AGM-86 A, B, and C models ALCM/CALCM:
The ALCM was the Air Force's "swiss army knife" with a nuke warhead. B-52 G and H models could carry a full load-out of 20 ALCMs or a mixed load-out of twelve ALCMs under the wings with one to four free fall warheads in the bomb bay. ALCMs started out in the traditional over-all gloss white during the early to mid 1980's that changed to shades of USAF "ghost gray" as the decade wore on. The B model was a slightly longer version of the A.
The AGM-86 started out as the replacement for the ADM-20 Quail decoy missile but the program showed so much promise the Air Force gave up on the decoy mission and replaced the reflectors with a live warhead.
It should be noted, if you want to build an "as flown" B-52 model, the ALCMs on the wing pylons have to be dummies, or "shapes". B-52s did NOT carry live warheads on deterrence/training flights since 1968. Well, they did carry live warheads once by mistake (see above post). From a practical standpoint, you can go crazy with an ALCM load-out. Paint some in white with USAF lettering or over-all ghost light gray or over-all ghost dark gray or any combo you can imagine. "Shapes" tended to stay at the same base, unless they were needed elsewhere. A shape will ALWAYS have a bright yellow stencil label painted on near the nose.
The later CALCM (conventional warhead) variant is identical to the ALCM but could be painted anything from dark gray (Tamiya German Gray XF-63) to a dark brown or one of the ghost grays.

AGM-129 "Stealth ALCM"
The AGM-129 is the updated version of the ALCM with longer range and more low-observable capabilities. It features wings that fold out so it looks like a Su "Berkut" or an X-29 with backward-tapered wings. They are carried by the B-52H and B-2.
The AGM-129 (from the photos I've seen) wears an over-all dark gray "stealth" paint:

https://upload.wikimedia.org/wikiped...cropped%29.jpg

which looks an awful lot like Tamiya XF-63 German Gray.

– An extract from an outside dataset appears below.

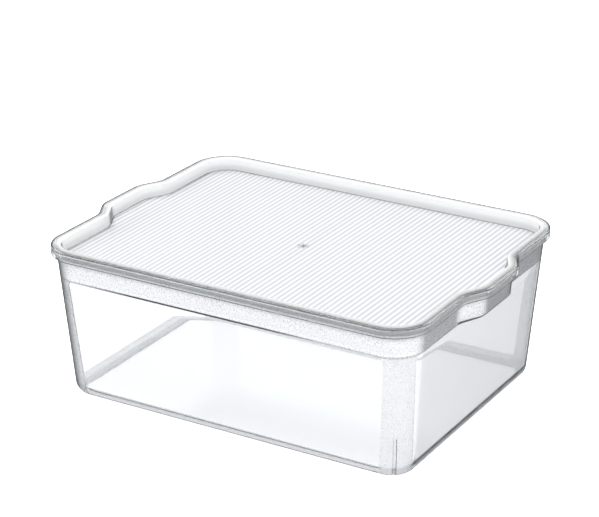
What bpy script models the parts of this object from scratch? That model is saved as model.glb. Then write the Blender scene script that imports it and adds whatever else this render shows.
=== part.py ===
"""Lidded fridge bin: a clear moulded bin and its lift-off, recessed stacking lid.

Metres, +Z up. The origin is the centre of the base, on the surface the bin stands on.
+X runs along the length towards one carrying lip, +Y across the width.
"""
import bpy
import bmesh
from math import cos, pi, sin

MM = 0.001

# ---- driving dimensions (millimetres) -------------------------------------------------
RIM_HALF_X = 160.0            # lid rim, outside, without the carrying lips
RIM_HALF_Y = 126.5
RIM_CORNER = 30.0
RIM_TOP = 124.3
RIM_BOTTOM = 116.8
LIP_REACH = 10.5              # how far each carrying lip stands out of the short side
LIP_HALF_OUTER = 24.0         # half width of a lip's straight front, at the rim
LIP_HALF_ROOT = 44.0          # half width of a lip where its slopes meet the side
LIP_ROUNDING = 5.0            # length of each slope end taken up by its rounding

BASE_HALF_X = 147.2           # bin wall, outside, carried down to the base plane
BASE_HALF_Y = 111.3
DRAFT_X = 0.0713              # how far each wall leans out per millimetre of height
DRAFT_Y = 0.0926
BASE_CORNER = 20.0
CORNER_GROWTH = 0.045         # corner radius gained per millimetre of height
FOOT_RADIUS = 8.0             # rounding between wall and base, outside and inside

FLOOR_THICK = 2.5
WALL_THICK = 2.5              # below the ledge
BAND_THICK = 2.0              # above it, where the lid's skirt plugs in
LEDGE_Z = 99.8
LEDGE_REACH = 0.6               # how far the ledge stands in from the wall below it
LEDGE_DROP = 8.0                # height over which the ledge runs out into the wall
LEDGE_STEPS = 5
LIP_FLOOR_Z = 99.6            # underside of the bin's carrying lip
BIN_TOP = 121.9
BEAD_OUT = 1.2                # stiffening bead round the bin's mouth
BEAD_LOW = 117.6

FIT_GAP = 0.35                # between the lid's skirt and the bin wall
ROOF_GAP = 0.4                # between the bin's mouth and the roof of the lid's channel
SKIRT_THICK = 2.0
SKIRT_BOTTOM = 102.3
FLANGE_THICK = 2.0
PANEL_TOP = 114.0             # between the ribs
PANEL_THICK = 2.0
EDGE_ROUND = 1.0

RIB_PITCH = 4.4
RIB_COUNT = 67
RIB_HEIGHT = 0.15
RIB_BASE = 2.6                # width of a rib at the panel
RIB_CREST = 1.0
RIB_SINK = 0.8                # how deep the ribs' common slab is buried in the panel
RIB_END_GAP = 1.2             # ribs stop this far short of the recess wall

CORNER_STEPS = 8
ROUND_STEPS = 3
ARC_STEPS = 4


def clear_scene():
    """Start from an empty scene."""
    for obj in list(bpy.data.objects):
        bpy.data.objects.remove(obj, do_unlink=True)


def collection(name):
    """A fresh collection linked to the scene."""
    made = bpy.data.collections.new(name)
    bpy.context.scene.collection.children.link(made)
    return made


def plastic(name, colour, roughness):
    """Clear moulded plastic with its own tint."""
    mat = bpy.data.materials.new(name)
    mat.use_nodes = True
    shader = mat.node_tree.nodes["Principled BSDF"]
    shader.inputs["Base Color"].default_value = (*colour, 1.0)
    shader.inputs["Roughness"].default_value = roughness
    shader.inputs["Metallic"].default_value = 0.0
    shader.inputs["Transmission Weight"].default_value = 1.0
    shader.inputs["IOR"].default_value = 1.57
    return mat


def rounded_bend(before, bend, after, reach):
    """Points of a parabola that rounds a bend, starting and ending `reach` from it."""
    def towards(end):
        length = ((end[0] - bend[0]) ** 2 + (end[1] - bend[1]) ** 2) ** 0.5
        return tuple(b + (e - b) * reach / length for b, e in zip(bend, end))
    start = towards(before)
    stop = towards(after)
    points = []
    for step in range(ROUND_STEPS + 1):
        s = step / ROUND_STEPS
        weights = ((1 - s) ** 2, 2 * s * (1 - s), s ** 2)
        points.append(tuple(
            weights[0] * a + weights[1] * b + weights[2] * c
            for a, b, c in zip(start, bend, stop)))
    return points


def outline(half_x, half_y, corner, lip, lip_outer, lip_root):
    """Closed outline: a rounded rectangle with a trapezoidal lip on each short side.

    The +X +Y quarter is worked out and mirrored, so that every outline has the same
    number of points and any two of them can be joined point to point.
    """
    front = (half_x + lip, 0.0)
    shoulder = (half_x + lip, lip_outer)
    root = (half_x, lip_root)
    tangent = (half_x, half_y - corner)
    quarter = rounded_bend(front, shoulder, root, LIP_ROUNDING)
    quarter += rounded_bend(shoulder, root, tangent, LIP_ROUNDING)
    for step in range(CORNER_STEPS + 1):
        turn = pi / 2 * step / CORNER_STEPS
        quarter.append((half_x - corner + corner * cos(turn),
                        half_y - corner + corner * sin(turn)))
    top = quarter + [(-x, y) for x, y in reversed(quarter)]
    return top + [(-x, -y) for x, y in top]


# An outline set in by t keeps parallel to its neighbours, slopes included.
SLOPE_RUN = LIP_HALF_ROOT - LIP_HALF_OUTER
SLOPE_LENGTH = (SLOPE_RUN ** 2 + LIP_REACH ** 2) ** 0.5
SLOPE_SHIFT = (1 - SLOPE_RUN / SLOPE_LENGTH) / (LIP_REACH / SLOPE_LENGTH)


def rim_ring(inset, z):
    """Ring parallel to the lid's outer rim face, set in by `inset`."""
    points = outline(RIM_HALF_X - inset, RIM_HALF_Y - inset, RIM_CORNER - inset, LIP_REACH,
                     LIP_HALF_OUTER - SLOPE_SHIFT * inset, LIP_HALF_ROOT - SLOPE_SHIFT * inset)
    return [(x, y, z) for x, y in points]


WALL_FROM_RIM = RIM_HALF_X - (BASE_HALF_X + DRAFT_X * RIM_TOP)


def wall_ring(inset, z, lip=LIP_REACH, height=None):
    """Ring parallel to the leaning bin wall at a height, set in by `inset`.

    `height` is where the wall is read, when it isn't the ring's own z.
    """
    read = z if height is None else height
    half_x = BASE_HALF_X + DRAFT_X * read - inset
    half_y = BASE_HALF_Y + DRAFT_Y * read - inset
    corner = max(BASE_CORNER + CORNER_GROWTH * read - inset, 3.0)
    shift = SLOPE_SHIFT * (inset + WALL_FROM_RIM)
    points = outline(half_x, half_y, corner, lip, LIP_HALF_OUTER - shift, LIP_HALF_ROOT - shift)
    return [(x, y, z) for x, y in points]


def loft(name, rings, mat, home):
    """Closed solid skinned over a run of rings, with a flat cap on the first and the last."""
    mesh = bpy.data.meshes.new(name)
    bm = bmesh.new()
    loops = [[bm.verts.new([value * MM for value in point]) for point in ring] for ring in rings]
    count = len(loops[0])
    for lower, upper in zip(loops, loops[1:]):
        for i in range(count):
            j = (i + 1) % count
            bm.faces.new((lower[i], lower[j], upper[j], upper[i]))
    bm.faces.new(list(reversed(loops[0])))
    bm.faces.new(loops[-1])
    bmesh.ops.recalc_face_normals(bm, faces=bm.faces[:])
    bm.to_mesh(mesh)
    bm.free()
    obj = bpy.data.objects.new(name, mesh)
    home.objects.link(obj)
    obj.data.materials.append(mat)
    return obj


def foot_arc(radius, base_z):
    """Inset and height along the rounding from the floor up into the wall."""
    for step in range(ARC_STEPS + 1):
        turn = pi / 2 * step / ARC_STEPS
        yield radius * (1 - sin(turn)), base_z + radius * (1 - cos(turn))


def make_bin(mat, home):
    """The bin: one moulded shell with leaning walls, an inner ledge and two carrying lips."""
    lip_floor_top = LIP_FLOOR_Z + BAND_THICK
    rings = []
    for inset, z in foot_arc(FOOT_RADIUS, 0.0):
        rings.append(wall_ring(inset, z, lip=0.0))
    rings.append(wall_ring(0.0, LIP_FLOOR_Z, lip=0.0))
    rings.append(wall_ring(0.0, LIP_FLOOR_Z + 0.2, lip=LIP_REACH - 1.8))
    rings.append(wall_ring(0.0, LIP_FLOOR_Z + 0.7, lip=LIP_REACH - 0.6))
    rings.append(wall_ring(0.0, LIP_FLOOR_Z + 2.0))
    rings.append(wall_ring(0.0, BEAD_LOW))
    rings.append(wall_ring(-BEAD_OUT, BEAD_LOW + 1.2))
    rings.append(wall_ring(-BEAD_OUT, BIN_TOP - 1.0))
    rings.append(wall_ring(-BEAD_OUT + 0.8, BIN_TOP))
    rings.append(wall_ring(BAND_THICK - 0.5, BIN_TOP))
    rings.append(wall_ring(BAND_THICK, BIN_TOP - 0.5))
    rings.append(wall_ring(BAND_THICK, lip_floor_top + 0.4))
    rings.append(wall_ring(BAND_THICK, lip_floor_top, lip=LIP_REACH - 0.8))
    rings.append(wall_ring(BAND_THICK, lip_floor_top - 0.2, lip=0.0))
    rings.append(wall_ring(BAND_THICK, LEDGE_Z + 0.3, lip=0.0))
    for step in range(LEDGE_STEPS + 1):
        down = step / LEDGE_STEPS
        rings.append(wall_ring(WALL_THICK + LEDGE_REACH * (1 - down) ** 2,
                               LEDGE_Z - 0.3 - LEDGE_DROP * down, lip=0.0))
    for inset, z in reversed(list(foot_arc(FOOT_RADIUS, FLOOR_THICK))):
        rings.append(wall_ring(WALL_THICK + inset, z, lip=0.0))
    return loft("bin", rings, mat, home)


def make_lid(mat, home, cutters):
    """The lid: a channel rim over the bin's mouth, a plug skirt and a recessed ribbed panel."""
    skirt_outer = BAND_THICK + FIT_GAP
    skirt_inner = skirt_outer + SKIRT_THICK
    panel_bottom = PANEL_TOP - PANEL_THICK
    roof = BIN_TOP + ROOF_GAP
    recess_mouth = skirt_inner - EDGE_ROUND
    rings = [
        wall_ring(skirt_inner + 1.0, panel_bottom),
        wall_ring(skirt_inner, panel_bottom - 1.0),
        wall_ring(skirt_inner, SKIRT_BOTTOM + 0.5),
        wall_ring(skirt_inner - 0.5, SKIRT_BOTTOM),
        wall_ring(skirt_outer + 0.5, SKIRT_BOTTOM),
        wall_ring(skirt_outer, SKIRT_BOTTOM + 0.5),
        wall_ring(skirt_outer, roof - 0.2),
        wall_ring(skirt_outer - 0.2, roof),
        rim_ring(FLANGE_THICK + 0.4, roof),
        rim_ring(FLANGE_THICK, roof - 0.4),
        rim_ring(FLANGE_THICK, RIM_BOTTOM + 0.3),
        rim_ring(FLANGE_THICK - 0.3, RIM_BOTTOM),
        rim_ring(0.4, RIM_BOTTOM),
        rim_ring(0.0, RIM_BOTTOM + 0.4),
        rim_ring(0.0, RIM_TOP - EDGE_ROUND),
        rim_ring(EDGE_ROUND * 0.3, RIM_TOP - EDGE_ROUND * 0.3),
        rim_ring(EDGE_ROUND, RIM_TOP),
        wall_ring(recess_mouth, RIM_TOP),
        wall_ring(skirt_inner - EDGE_ROUND * 0.3, RIM_TOP - EDGE_ROUND * 0.3),
        wall_ring(skirt_inner, RIM_TOP - EDGE_ROUND),
        wall_ring(skirt_inner, PANEL_TOP + 1.0),
        wall_ring(skirt_inner + 0.3, PANEL_TOP + 0.3),
        wall_ring(skirt_inner + 1.0, PANEL_TOP),
    ]
    lid = loft("lid", rings, mat, home)
    ribs = make_ribs(skirt_inner + RIB_END_GAP, mat, cutters)
    join = lid.modifiers.new("ribs", "BOOLEAN")
    join.operation = "UNION"
    join.solver = "EXACT"
    join.object = ribs
    return lid


def make_ribs(inset, mat, cutters):
    """Ribs across the panel: one ridged slab, trimmed to the recess outline."""
    section = [(-RIB_PITCH * RIB_COUNT / 2, -RIB_SINK)]
    for number in range(RIB_COUNT):
        centre = RIB_PITCH * (number - (RIB_COUNT - 1) / 2)
        section += [(centre - RIB_PITCH / 2, -RIB_SINK / 2), (centre - RIB_BASE / 2, -RIB_SINK / 2),
                    (centre - RIB_CREST / 2, RIB_HEIGHT), (centre + RIB_CREST / 2, RIB_HEIGHT),
                    (centre + RIB_BASE / 2, -RIB_SINK / 2)]
    section += [(RIB_PITCH * RIB_COUNT / 2, -RIB_SINK / 2), (RIB_PITCH * RIB_COUNT / 2, -RIB_SINK)]
    reach = RIM_HALF_Y
    rings = [[(x, y, PANEL_TOP + z) for x, z in section] for y in (-reach, reach)]
    ribs = loft("rib_slab", rings, mat, cutters)
    trim = loft("rib_trim", [wall_ring(inset, PANEL_TOP + z, height=PANEL_TOP) for z in (-2, 2)],
                mat, cutters)
    cut = ribs.modifiers.new("trim", "BOOLEAN")
    cut.operation = "INTERSECT"
    cut.solver = "EXACT"
    cut.object = trim
    for cutter in (ribs, trim):
        cutter.hide_render = True
        cutter.display_type = "WIRE"
    return ribs


def shade(obj):
    """Smooth across the roundings, sharp at real edges."""
    obj.data.shade_smooth()
    obj.data.set_sharp_from_angle(angle=pi / 5)


def main():
    clear_scene()
    home = collection("fridge_bin")
    cutters = collection("cutters")
    clear = plastic("clear_styrene", (0.93, 0.95, 0.97), 0.05)
    lid_clear = plastic("clear_styrene_lid", (0.90, 0.93, 0.96), 0.08)
    shell = make_bin(clear, home)
    lid = make_lid(lid_clear, home, cutters)
    for obj in (shell, lid):
        shade(obj)


main()
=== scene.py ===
"""Clear fridge bin with a ribbed lift-off lid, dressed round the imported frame."""

from math import cos, pi, radians, sin

import bpy
import numpy as np
from bpy.props import FloatProperty, FloatVectorProperty, PointerProperty
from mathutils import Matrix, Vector


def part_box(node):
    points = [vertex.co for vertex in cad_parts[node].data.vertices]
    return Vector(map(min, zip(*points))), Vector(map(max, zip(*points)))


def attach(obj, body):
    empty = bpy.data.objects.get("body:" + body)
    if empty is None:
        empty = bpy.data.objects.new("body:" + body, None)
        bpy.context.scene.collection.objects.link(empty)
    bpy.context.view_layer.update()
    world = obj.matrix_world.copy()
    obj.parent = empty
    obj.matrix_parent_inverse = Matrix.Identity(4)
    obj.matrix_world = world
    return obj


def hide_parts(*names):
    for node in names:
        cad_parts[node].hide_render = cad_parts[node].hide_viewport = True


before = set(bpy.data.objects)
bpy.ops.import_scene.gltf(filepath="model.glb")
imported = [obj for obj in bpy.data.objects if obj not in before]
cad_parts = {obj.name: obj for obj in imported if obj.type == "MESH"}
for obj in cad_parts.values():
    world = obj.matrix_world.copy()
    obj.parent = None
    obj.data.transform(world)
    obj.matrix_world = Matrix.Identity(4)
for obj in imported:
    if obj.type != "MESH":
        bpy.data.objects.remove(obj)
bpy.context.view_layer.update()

bl_info = {
    "name": "Lidded fridge bin",
    "version": (1, 0, 0),
    "blender": (4, 5, 0),
    "location": "View3D > Sidebar > Fridge bin",
    "description": "Builds the clear moulded bin, its ribbed lid and a pale studio round them",
    "category": "Object",
}

MM = 0.001
SAME = 1e-8    # lengths in metres that differ by less are one and the same
BIN_LOW, BIN_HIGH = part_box("bin")
LID_LOW, LID_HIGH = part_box("lid")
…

As far as I can tell, the AGM-129 has not been converted to the CALCM (conventional) mission.



*- There were plans for the B-1 to carry ALCMs (I once built a Monogram B-1 with ALCMs loaded under the fuselage), however the B-1 was limited by a couple of treaties to only carry conventional weps. Which could be thought of as a bit of a blessing, B-1Bs were a maintenance nightmare for most of their service life.